Pretty soon conversation turned, as it is apt to in the right situations, to sex. But more specifically, to the idea of sex, in the capital H hypothetical, to the aura that sometimes surrounds individuals of a particularly vibrant and sexual nature, and how that aura distinguishes them from the countless others who go about their lives. I danced (somewhat gracefully) in circles around the topic, but she wasn't having it. What exactly defined these characteristics, she asked me. And who exemplified these traits? She wanted specifics, and who was I to beat around the bush?

So, I let her have it. “You know this 'aura' is hard to define,” I started. “It's almost imperceptible as a trait. But when you start looking for it, I mean really looking, you'll find that it's all around us. Take, you, for instance.” I paused. I was starting to mince my words and thought it better to slow down. She pointed inquisitively at herself, hard-pressed to find the connection. Her eyes were ablaze, set with as much fiery, inscrutable focus as I had seen all night. “You have this magnetism about you,” I went on. “People can't help but feel drawn to you. You bring people in like, like a moth to a light bulb. It's totally electric.”
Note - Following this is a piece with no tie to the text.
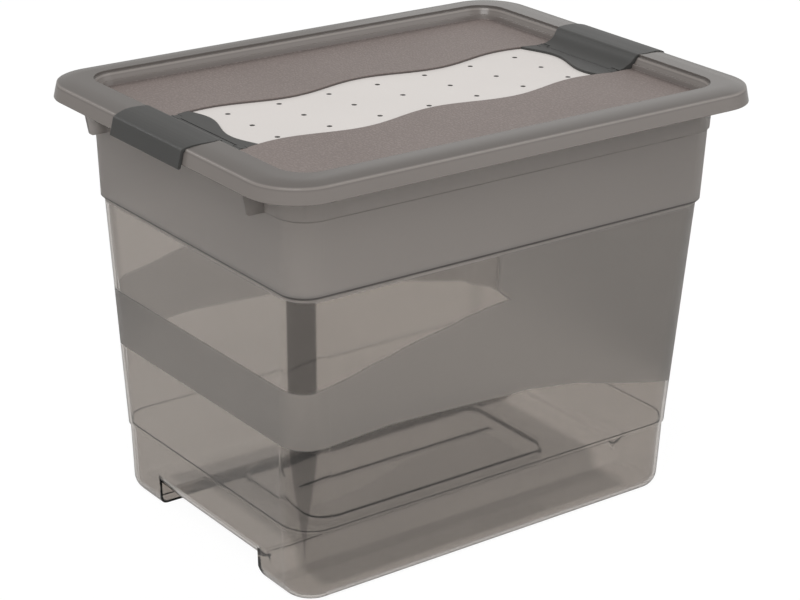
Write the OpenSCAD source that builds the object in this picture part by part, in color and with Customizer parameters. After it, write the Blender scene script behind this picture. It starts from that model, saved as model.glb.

She stared back at me, her lips like two thick scribbles on a sheet of oak tag. Just then, the food arrived. She had ordered a miso soup and a selection of grilled kebab skewers—chicken and scallion mostly. As for me, I got a thick bonito-flaked slab of okonomiyaki, a favorite I'd maintained since I'd first tried it in Japan. She started taking big sips of the soup and I tore into the eggy concoction stuffed with more seafood and meat than I could readily identify with the naked eye. We were silent for a time, occupied with the act of eating. And when we started up again, it wasn't about sex or even hypothetical sex. It was about Tracy and that apartment and how not even one of us was safe from its all-consuming orbit.

*

This is a piece of creative non-fiction, part of a new experimental direction I'm taking with my blog about short semi-fictionalized vignettes from my daily life, lightly polished and greatly embellished for online consumption.